"Commentary"-Ways The Next Administration Can Cure Healthcare
Monday, January 05, 2009SUSIE GHARIB: Tonight's commentator wants President-Elect Obama to tackle health care costs head on. She's Alice Rivlin, senior fellow at Brookings and former vice chair of the Federal Reserve.
ALICE RIVLIN, SENIOR FELLOW, BROOKINGS: In his campaign, candidate Obama promised to fix the two biggest problems of American health care: making our wasteful, expensive system more efficient and covering the uninsured. But the new president now finds himself facing the worst recession in decades and some are advising him to put health care on hold until the economy recovers. Nonsense, this is exactly the right moment for comprehensive health reform. The ranks of the uninsured are swelling. Fear of losing health coverage is making consumers anxious and afraid to spend. Part of restoring confidence is assuring workers that they will not lose their health insurance even if they lose their jobs.

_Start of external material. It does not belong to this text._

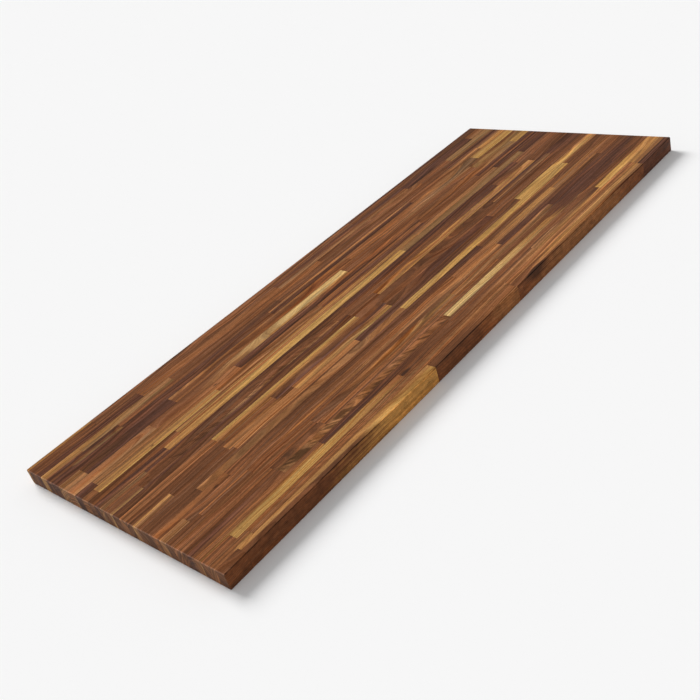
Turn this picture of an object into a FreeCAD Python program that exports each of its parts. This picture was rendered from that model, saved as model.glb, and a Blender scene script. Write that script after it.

Moreover, slowing the growth of health spending requires substantial investment in the skills, knowledge and infrastructure needed to make care more efficient, including information technology and analysis of which drugs and treatments are worth the cost and which are not. Well planned investment in a more effective health system is at least as important to economic recovery as investment in transportation and communications. The great depression made Social Security possible by dramatizing the plight of the elderly. This recession dramatizes the challenges to our health system. There will never be a better moment to launch comprehensive health care reform. I'm Alice Rivlin.